Maintain a running database of customer jobs. As you collect more examples, patterns become clearer. You might notice that a job you dismissed six months ago has become much more prevalent.
Share findings with your team regularly. Customer jobs analysis shouldn’t live in one person’s head. When your entire team understands the jobs customers are hiring your product to do, everyone makes better decisions.
Connect customer jobs to metrics. Track which jobs your product serves well (high satisfaction, low churn) versus poorly (support tickets, feature requests). This closes the loop between research and product development.
Conclusion: From Reddit Insights to Real Products
Customer jobs analysis on Reddit transforms abstract market research into concrete, evidence-backed opportunities. By systematically analyzing real discussions from real users, you move beyond assumptions and build products people genuinely need.
The methodology is straightforward: identify the right communities, search strategically for job-revealing discussions, extract and structure what you find, prioritize based on frequency and intensity, and validate through follow-up research. Execute this consistently, and you’ll develop an almost unfair advantage - you’ll know what to build before your competitors even recognize the opportunity.
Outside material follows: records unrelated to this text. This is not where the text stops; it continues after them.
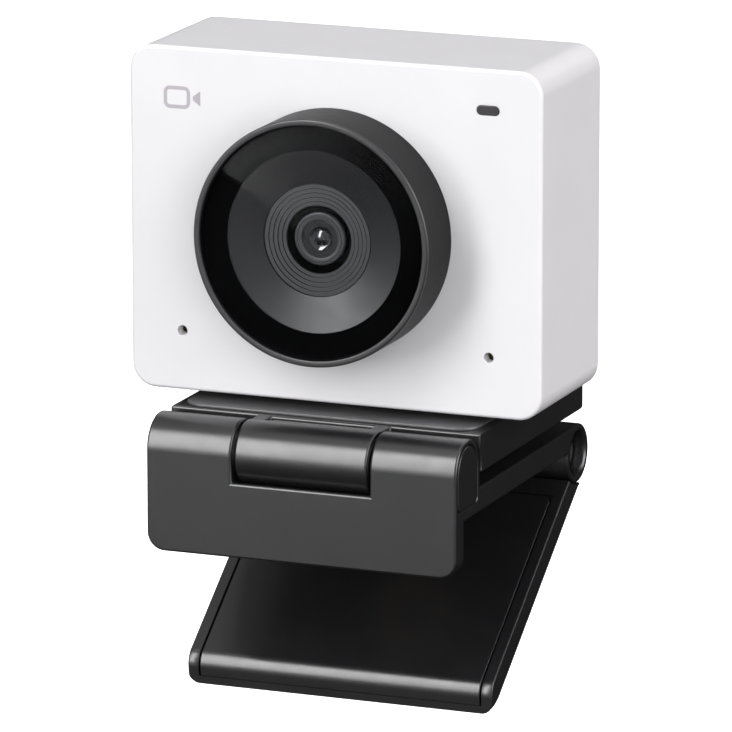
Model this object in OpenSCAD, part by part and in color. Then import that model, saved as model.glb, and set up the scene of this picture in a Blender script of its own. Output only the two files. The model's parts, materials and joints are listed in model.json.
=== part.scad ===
// Box webcam on a folding monitor clip.
// Millimetres, +Z up, +Y to the rear, X to the viewer's right.
// The origin is on the pad under the clip's shelf, which rests on the monitor.

/* [Camera head] */
// Width of the camera head
head_w = 60; // [50:0.5:70]
// Height of the camera head
head_h = 47.9; // [40:0.1:56]
// Depth of the camera head without the lens tube
head_d = 22.9; // [18:0.1:30]
// Corner radius of the head seen from the front
head_r = 3.4; // [1:0.1:6]
// Wall thickness of the head
wall = 1.8; // [1.2:0.1:2.5]
// Clear gap between the head and the cover under it
head_gap = 1; // [0.5:0.1:3]

/* [Lens] */
// Outer radius of the lens tube
tube_r = 17; // [14:0.1:20]
// Length of the lens tube in front of the face
tube_len = 8.7; // [5:0.1:12]
// Radius of the cover glass
glass_r = 16; // [13:0.1:19]
// Inner radius of the black ring behind the glass
mask_r = 12.55; // [10:0.05:14]
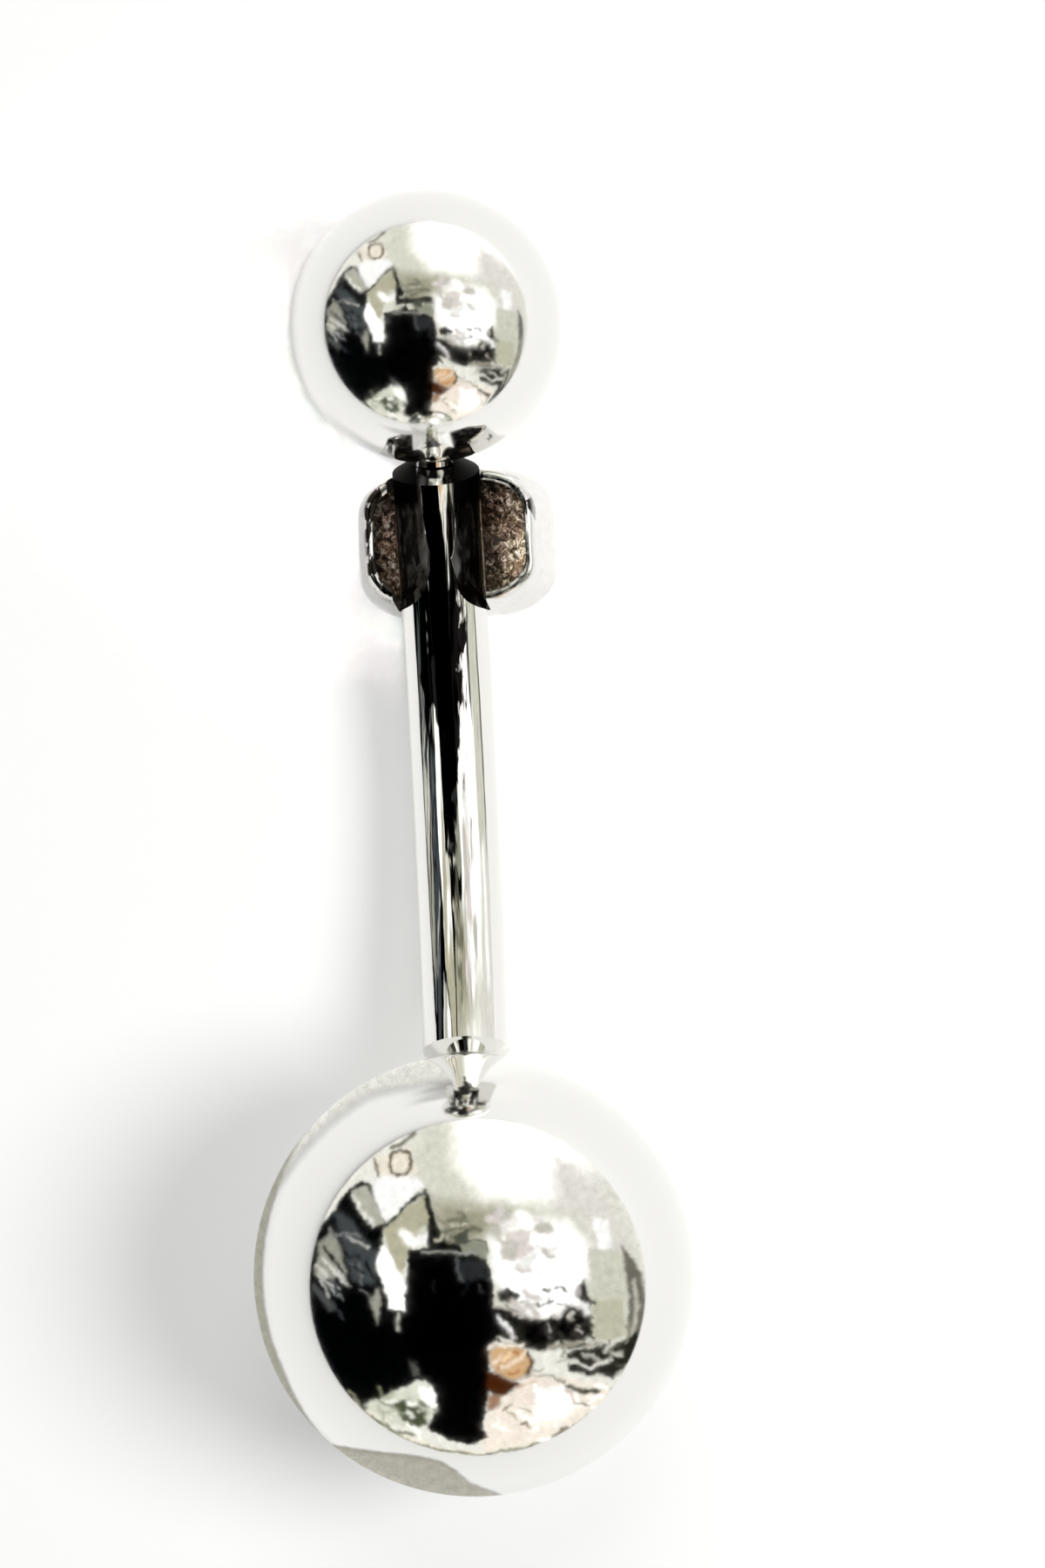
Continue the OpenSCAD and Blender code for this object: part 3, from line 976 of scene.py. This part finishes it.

Remember, the goal isn’t just collecting insights. It’s taking action on them. Start with one target subreddit this week. Spend an hour searching for customer jobs. Document what you find. Reach out to one person to learn more. Small consistent steps compound into deep customer understanding that drives successful products.
The conversations happening on Reddit right now contain your next product idea. You just need to listen systematically and act decisively.